Why Canada contributes ships from its small and aging navy to exercises like RIMPAC is a part of a larger story of the history of the strategic alliances that have contributed to the world order as it has continued since 1945. Robert Kaplan tells part of this larger story, focusing on how relations among the countries bordering the South China Sea - the Philippines, Vietnam, Malaysia, Tawian and, of course China - have been maintained until recently by the projection of US military power. This is a story of international trade and navies and the relations between the two, which, as Mahan knew well, are inseparable.
Sadly, Canadian readers will find no mention of our small navy in this book, but they will be startled to know how many other countries`navies are mentioned. Just one statistic among many is remarkable: by 2030, the Asian nations, including Japan, South Korea, and Australia, are expected to purchase a total of 111 submarines, as well as other naval and air assets. The reason for this buildup can be found any time that the media mentions one of the obscure islands, such as the Spratlys, where China is building a formibable ring of bases, airfields and missile platforms to match its growing navy. As Kaplan notes, the way military spending is currently going, China ``will have more warships in the Western Pacific than the US Pacific Fleet`` by the 2020s (35).
The paradox, as Kaplan describes it, is that while all these Asian nations are building up their militaries, they are all interconnected by maritime trade. Half the world`s merchant tonnage passes through the South China Sea, which Kaplan describes the mass of connective tissue where global sea routes coalesce``. Most of China`s oil consumption comes through these waters. A realist would conclude that no country, not even China, would risk disrupting this status quo. So why the naval arms race?
The answer is partly because of history. Kaplan describes meeting Chinese party officials and bureacrats for whom the memory of China`s colonial dismemberment in the 19th century is still a humiliation to be redressed. Only a powerful China can guarantee that this never happens again. At the same time the Vietnamese, who have ancient and modern memories of their wars of independence, think far more of their conflicts with China than they do of their war with the US. As one Vietnamese diplomat told Kaplan, `Think of how touchy Canadians are about America, now imagine if America had repeatedly sent troops into Canada`. At the same time countries like Malaysia and the Philippines wonder how they can protect their independence and their claims to maritime resources and fisheries.
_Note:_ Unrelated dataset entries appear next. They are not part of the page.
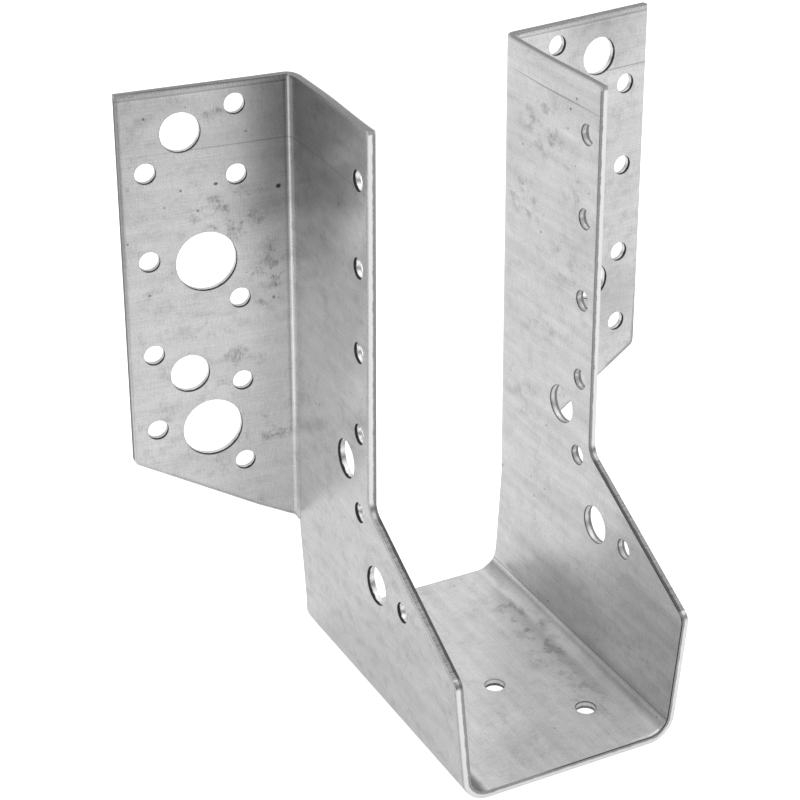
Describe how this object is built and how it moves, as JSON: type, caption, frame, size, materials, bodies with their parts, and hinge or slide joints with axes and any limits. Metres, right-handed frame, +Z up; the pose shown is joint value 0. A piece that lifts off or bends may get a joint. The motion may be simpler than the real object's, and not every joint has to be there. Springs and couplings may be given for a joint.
{
  "type": "joist hanger",
  "caption": "Face-mounted timber joist hanger folded from one zinc-coated sheet: a seat, two flared cheeks and two outward header flanges, punched for nails, screws and anchor bolts.",
  "frame": {"origin": "under the middle of the plan of the whole hanger, at the level of the seat's underside", "axes": "+Z up, +Y back towards the header that the flanges are fixed to, +X to the right when looking at the header"},
  "size_m": [0.1414, 0.0902, 0.15],
  "materials": {
    "galvanised_steel": "hot-dip galvanised sheet, satin grey with a faint rolling direction"
  },
  "bodies": {
    "root": {"joist_hanger": "galvanised_steel"}
  },
  "joints": []
}
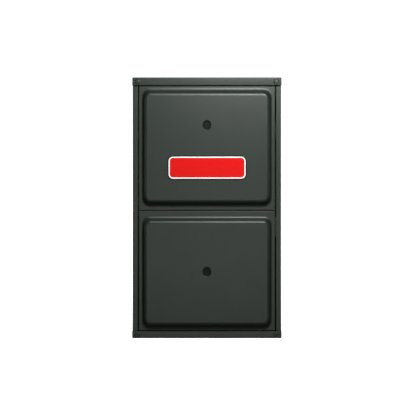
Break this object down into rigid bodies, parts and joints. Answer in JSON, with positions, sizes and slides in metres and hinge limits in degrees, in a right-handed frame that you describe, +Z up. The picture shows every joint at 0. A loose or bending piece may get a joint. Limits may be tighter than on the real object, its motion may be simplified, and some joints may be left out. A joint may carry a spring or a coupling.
{
  "type": "forced air gas furnace",
  "caption": "Upright sheet-metal gas furnace cabinet with raised-field lift-off doors, blank nameplate, burners, heat exchanger, draft inducer, blower and controls inside.",
  "frame": {"origin": "centre of the footprint (bounding box) at floor level, under the base tray", "axes": "+Z up, the doors face -Y, +X to the right as seen from the front"},
  "size_m": [0.502, 0.746, 0.8763],
  "materials": {
    "cabinet_paint": "satin powder coat",
    "galvanised_steel": "galvanised, satin",
    "aluminised_steel": "aluminised, satin",
    "dark_steel": "satin",
    "motor_black": "satin",
    "bare_steel": "bright",
    "cast_aluminium": "as cast",
    "brass": "machined",
    "black_plastic": "matte",
    "dark_plastic": "matte",
    "red_plastic": "gloss",
    "white_plastic": "gloss",
    "cream_plastic": "matte",
    "nameplate_red": "gloss",
    "board_green": "satin",
    "rubber_black": "matte",
    "wire_insulation": "satin",
    "dark_glass": "gloss",
    "ceramic": "matte",
    "foil_liner": "foil-faced fibre"
  },
  "bodies": {
    "casing": {"base_tray": "cabinet_paint", "top_cap": "cabinet_paint", "left_side_panel": "cabinet_paint", "right_side_panel": "cabinet_paint", "back_panel": "cabinet_paint", "header_rail": "cabinet_paint", "blower_deck": "galvanised_steel", "burner_wall": "galvanised_steel", "heat_section_liner": "foil_liner", "cap_screws": "cabinet_paint", "casing_screws": "bare_steel", "hole_plugs": "black_plastic", "exchanger_tubes": "aluminised_steel", "exchanger_support": "galvanised_steel", "collector_box": "dark_steel", "burner_box": "galvanised_steel", "inshot_burners": "aluminised_steel", "gas_manifold": "dark_steel", "burner_orifices": "brass", "gas_valve": "cast_aluminium", "igniter": "ceramic", "flame_sensor": "ceramic", "inducer_housing": "dark_steel", "inducer_motor": "motor_black", "flue_pipe": "galvanised_steel", "pressure_switch": "cream_plastic", "pressure_hose": "rubber_black", "limit_switch": "bare_steel", "rollout_switches": "dark_plastic", "blower_housing": "galvanised_steel", "blower_motor": "motor_black", "motor_mount": "galvanised_steel", "blower_capacitor": "bare_steel", "control_bracket": "galvanised_steel", "control_board": "board_green", "board_relays": "dark_plastic", "board_connectors": "cream_plastic", "transformer": "dark_steel", "junction_box": "galvanised_steel", "junction_box_cover": "galvanised_steel", "door_switch": "black_plastic", "wiring_harness": "wire_insulation"},
    "upper_door": {"upper_door": "cabinet_paint", "upper_sight_glass": "dark_glass", "upper_sight_gasket": "rubber_black", "nameplate_base": "black_plastic", "nameplate_border": "white_plastic", "nameplate_face": "nameplate_red"},
    "lower_door": {"lower_door": "cabinet_paint", "lower_sight_glass": "dark_glass", "lower_sight_gasket": "rubber_black"},
    "blower_rotor": {"blower_wheel": "galvanised_steel", "blower_shaft": "bare_steel"},
    "inducer_rotor": {"inducer_wheel": "aluminised_steel", "inducer_shaft": "bare_steel", "inducer_cooling_fan": "black_plastic"},
    "valve_knob": {"gas_valve_knob": "black_plastic"},
    "left_reset": {"left_reset_button": "red_plastic"},
    "right_reset": {"right_reset_button": "red_plastic"},
    "switch_plunger": {"door_switch_plunger": "red_plastic"}
  },
  "joints": [
    {"name": "upper_door_slide", "type": "slide", "parent": "casing", "child": "upper_door", "axis": [0, -1, 0], "range_m": [0, 0.4]},
    {"name": "lower_door_slide", "type": "slide", "parent": "casing", "child": "lower_door", "axis": [0, -1, 0], "range_m": [0, 0.4]},
    {"name": "blower_spin", "type": "hinge", "parent": "casing", "child": "blower_rotor", "pos_m": [0, 0.095, 0.205], "axis": [1, 0, 0], "continuous": true},
    {"name": "inducer_spin", "type": "hinge", "parent": "casing", "child": "inducer_rotor", "pos_m": [0.095, -0.25, 0.5302], "axis": [0, 1, 0], "continuous": true},
    {"name": "valve_knob_turn", "type": "hinge", "parent": "casing", "child": "valve_knob", "pos_m": [-0.172, -0.34, 0.605], "axis": [0, -1, 0], "range_deg": [0, 90]},
    {"name": "left_reset_press", "type": "slide", "parent": "casing", "child": "left_reset", "axis": [0, 1, 0], "range_m": [0, 0.0015], "stiffness_N_per_m": 600},
    {"name": "right_reset_press", "type": "slide", "parent": "casing", "child": "right_reset", "axis": [0, 1, 0], "range_m": [0, 0.0015], "stiffness_N_per_m": 600},
    {"name": "switch_plunger_slide", "type": "slide", "parent": "casing", "child": "switch_plunger", "axis": [0, -1, 0], "range_m": [0, 0.004]}
  ],
  "couplings": [
    {"joint": "switch_plunger_slide", "follows": "lower_door_slide", "ratio": 0.01}
  ]
}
The other part of the answer is the shifting balace of geostrategic power. The question of how far the US will pivot to Asia, and what that means, is still open. As Kaplain puts it, either the US carefully but firmly asserts its presence in the region, and pushes back against China, or the lesser countries in the region will be susecptible to a process of `Finlandization`` by which they fall within the Chinese sphere of influence and thus lose the substance of their independence. This may ultimately not be something that the US and its allies want to go to war over. If push comes to shove, is the US any more likely to go to war over Taiwan than, say, Estonia? But unless China sees was as a real possibility if it pushes too hard and too far, then the price of letting China gain influence will result in a situation akin to that of the US acquiring the Caribbean after the Spanish-American War, so that the South China Sea becomes `China`s Caribbean`.
All these questions now seem more relevant at the prospect of a Trump presidency in the US. Much has been made of Trump`s foreign policy, or lack thereof. A number of conservative foreign policy experts have criticized him for scattered statements about wanting America`s allies to pay for the protection that the US has so far been giving them. As they write, `(Trump`s) insistence that close allies such as Japan must pay vast sums for protection is the sentiment of a racketeer, not the leader of the alliances that have served us so well since World War II``.
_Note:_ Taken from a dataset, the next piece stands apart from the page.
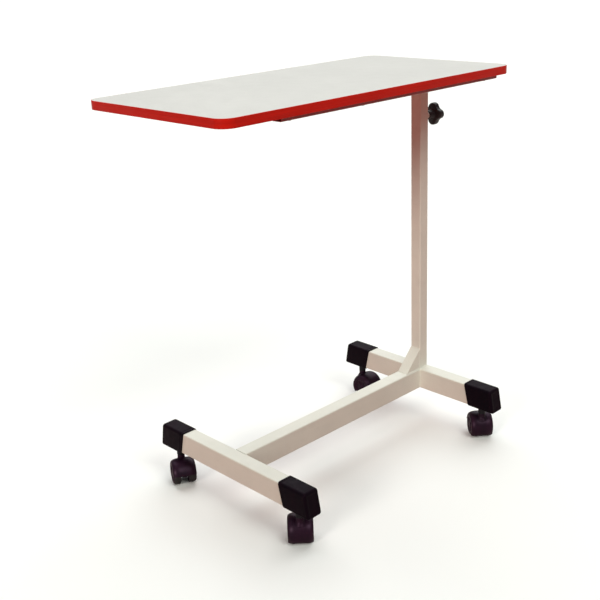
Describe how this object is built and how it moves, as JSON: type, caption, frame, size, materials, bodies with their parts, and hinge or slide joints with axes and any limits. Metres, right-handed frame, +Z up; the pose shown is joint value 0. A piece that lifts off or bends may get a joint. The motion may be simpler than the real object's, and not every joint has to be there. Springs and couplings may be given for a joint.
{
  "type": "overbed table",
  "caption": "Wheeled overbed table: a laminated rectangular top cantilevered from a square telescopic column with a clamp knob, on an H-shaped base with casters.",
  "frame": {"origin": "on the floor under the middle of the table top, with the top at its lowest height", "axes": "+Z up, +X from the free end of the top to the column end, +Y across the width"},
  "size_m": [0.8, 0.4672, 0.862],
  "materials": {
    "laminate": "off-white decorative laminate, fine satin texture",
    "board": "raw particle board",
    "backing_red": "dark red backing laminate, matte",
    "edge_red": "red plastic edge band, semi-gloss, rounded edges",
    "frame_red": "dark red powder coat, satin",
    "steel_cream": "cream powder coat with fine orange peel, satin",
    "tube_plated": "bright zinc-plated drawn steel",
    "plastic_black": "black moulded plastic, fine grain, satin",
    "caster_black": "black nylon with a slight purple sheen, semi-gloss",
    "tread_grey": "dark rubber tread, matte",
    "steel_zinc": "zinc-plated steel",
    "steel_black": "black finished steel, satin",
    "pad_brass": "turned brass"
  },
  "bodies": {
    "base": {"column_tube": "steel_cream", "column_sleeve": "plastic_black", "column_gusset": "steel_cream", "clamp_boss": "steel_cream", "rear_cross_tube": "steel_cream", "front_cross_tube": "steel_cream", "spine_beam": "steel_cream", "caster_sockets": "plastic_black", "grip_rings": "steel_zinc", "end_cap_front_left": "plastic_black", "end_cap_front_right": "plastic_black", "end_cap_rear_left": "plastic_black", "end_cap_rear_right": "plastic_black", "caster_stem_front_left": "steel_black", "caster_stem_front_right": "steel_black", "caster_stem_rear_left": "steel_black", "caster_stem_rear_right": "steel_black"},
    "top": {"table_board": "board", "laminate_top": "laminate", "backing_sheet": "backing_red", "edge_band": "edge_red", "carrier_rail_left": "frame_red", "carrier_rail_right": "frame_red", "carrier_cross_free": "frame_red", "carrier_cross_inner": "frame_red", "carrier_cross_outer": "frame_red", "head_plate": "frame_red", "head_plate_bolts": "steel_zinc", "board_screws": "steel_zinc", "inner_tube": "tube_plated", "inner_tube_shoe": "plastic_black"},
    "clamp_pad": {"thrust_pad": "pad_brass"},
    "clamp_screw": {"clamp_stud": "steel_zinc", "clamp_knob": "plastic_black"},
    "caster_front_left": {"caster_hood_front_left": "caster_black", "caster_axle_front_left": "steel_zinc"},
    "wheel_a_front_left": {"caster_wheel_a_front_left": "caster_black", "caster_tread_a_front_left": "tread_grey"},
    "wheel_b_front_left": {"caster_wheel_b_front_left": "caster_black", "caster_tread_b_front_left": "tread_grey"},
    "caster_front_right": {"caster_hood_front_right": "caster_black", "caster_axle_front_right": "steel_zinc"},
    "wheel_a_front_right": {"caster_wheel_a_front_right": "caster_black", "caster_tread_a_front_right": "tread_grey"},
    "wheel_b_front_right": {"caster_wheel_b_front_right": "caster_black", "caster_tread_b_front_right": "tread_grey"},
    "caster_rear_left": {"caster_hood_rear_left": "caster_black", "caster_axle_rear_left": "steel_zinc"},
    "wheel_a_rear_left": {"caster_wheel_a_rear_left": "caster_black", "caster_tread_a_rear_left": "tread_grey"},
    "wheel_b_rear_left": {"caster_wheel_b_rear_left": "caster_black", "caster_tread_b_rear_left": "tread_grey"},
    "caster_rear_right": {"caster_hood_rear_right": "caster_black", "caster_axle_rear_right": "steel_zinc"},
    "wheel_a_rear_right": {"caster_wheel_a_rear_right": "caster_black", "caster_tread_a_rear_right": "tread_grey"},
    "wheel_b_rear_right": {"caster_wheel_b_rear_right": "caster_black", "caster_tread_b_rear_right": "tread_grey"}
  },
  "joints": [
    {"name": "height_slide", "type": "slide", "parent": "base", "child": "top", "axis": [0, 0, 1], "range_m": [0, 0.28]},
    {"name": "clamp_feed", "type": "slide", "parent": "base", "child": "clamp_pad", "axis": [1, 0, 0], "range_m": [0, 0.0026]},
    {"name": "knob_turn", "type": "hinge", "parent": "clamp_pad", "child": "clamp_screw", "pos_m": [0.366, 0, 0.742], "axis": [1, 0, 0], "range_deg": [0, 720]},
    {"name": "swivel_front_left", "type": "hinge", "parent": "base", "child": "caster_front_left", "pos_m": [-0.263, -0.19, 0.062], "axis": [0, 0, 1], "continuous": true},
    {"name": "roll_a_front_left", "type": "hinge", "parent": "caster_front_left", "child": "wheel_a_front_left", "pos_m": [-0.25189, -0.17849, 0.025], "axis": [0.7193, -0.6947, 0], "continuous": true},
    {"name": "roll_b_front_left", "type": "hinge", "parent": "caster_front_left", "child": "wheel_b_front_left", "pos_m": [-0.25189, -0.17849, 0.025], "axis": [0.7193, -0.6947, 0], "continuous": true},
    {"name": "swivel_front_right", "type": "hinge", "parent": "base", "child": "caster_front_right", "pos_m": [-0.263, 0.19, 0.062], "axis": [0, 0, 1], "continuous": true},
    {"name": "roll_a_front_right", "type": "hinge", "parent": "caster_front_right", "child": "wheel_a_front_right", "pos_m": [-0.27051, 0.17587, 0.025], "axis": [-0.8829, 0.4695, 0], "continuous": true},
    {"name": "roll_b_front_right", "type": "hinge", "parent": "caster_front_right", "child": "wheel_b_front_right", "pos_m": [-0.27051, 0.17587, 0.025], "axis": [-0.8829, 0.4695, 0], "continuous": true},
    {"name": "swivel_rear_left", "type": "hinge", "parent": "base", "child": "caster_rear_left", "pos_m": [0.338, -0.19, 0.062], "axis": [0, 0, 1], "continuous": true},
    {"name": "roll_a_rear_left", "type": "hinge", "parent": "caster_rear_left", "child": "wheel_a_rear_left", "pos_m": [0.34829, -0.17774, 0.025], "axis": [0.766, -0.6428, 0], "continuous": true},
    {"name": "roll_b_rear_left", "type": "hinge", "parent": "caster_rear_left", "child": "wheel_b_rear_left", "pos_m": [0.34829, -0.17774, 0.025], "axis": [0.766, -0.6428, 0], "continuous": true},
    {"name": "swivel_rear_right", "type": "hinge", "parent": "base", "child": "caster_rear_right", "pos_m": [0.338, 0.19, 0.062], "axis": [0, 0, 1], "continuous": true},
    {"name": "roll_a_rear_right", "type": "hinge", "parent": "caster_rear_right", "child": "wheel_a_rear_right", "pos_m": [0.338, 0.174, 0.025], "axis": [-1, 0, 0], "continuous": true},
    {"name": "roll_b_rear_right", "type": "hinge", "parent": "caster_rear_right", "child": "wheel_b_rear_right", "pos_m": [0.338, 0.174, 0.025], "axis": [-1, 0, 0], "continuous": true}
  ],
  "couplings": [
    {"joint": "clamp_feed", "follows": "knob_turn", "m_per_rad": 0.00019894}
  ]
}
Kaplan explores that very point in his analysis of the US security arrangement with the Philippines, which now seems to regret its decision to close US bases such as Subic Bay. The Philippines simply does not have the military or naval forces to deter China, which is pushing hard up against them. As one analyst tells Kaplan, the Philippines are like a propety with a ramshacke fence and a big dog, the dog, of course, being the US Navy. Take the dog away and the fence doesn`t look so impressive.
Canada is in a similar position to the Philippines, I think, in that with all due respect to our gallant bur small and rusting Navy, we have no strategic influence in the far Pacific, and only a minimal ability to assert our will and presence in our part of the Pacific. Fortunately, sandwiched between Seattle and Alaska, our west coast is within the US zone of vital influence, and so we can continue to enjoy our place under the American unbrella for the forseeable future. The unpleasant dilemma for us is that these are populist and protectionist days in the US. Neither Trump nor Saunders appear that interested in the complex web of foreign security arrangements that maintain the order described in Kaplan`s book. The people likely to vote for Trump and Saunders seen uninterested in the opinions of foreign policy experts, since, after all, those are the guys who led the US into Iraq and Afghanistan. If protectionism is seen as the cure for the jobs and wages lost to globalization and cheap Chinese imports, then the web of trade that inclines its participants towards peace in the South China Sea looks less influential.
Whatever ships we manage to send to the next RIMPAC, Canada is unlikely to influence what happens in Asia's cauldron, but it's possible that we aren`t going to like where we end up. In the event of a sustained naval war between the US and China, Canada will have a role that our public and media have scarcely imagined. It wouldn`t be the first time its happened like this. In World War Two we built a large navy of small ships from scratch to help sweep the Atlantic clear of submarines. We built small ships because that was all our shipyards were capable of. We ran a few larger ships donated by our allies (Bonaventure and Uganda) but our speciality was little ships in big seas. In the event of a long war in the Pacific, I have no idea if Canada could generate a similar navy, given that the technology required to survive and fight in today's naval battlespace is light years beyond what our Flower class corvettes took to sea in 1945, or whether we could train enough sailors to the necessary standards. Let`s hope we aren`t tested.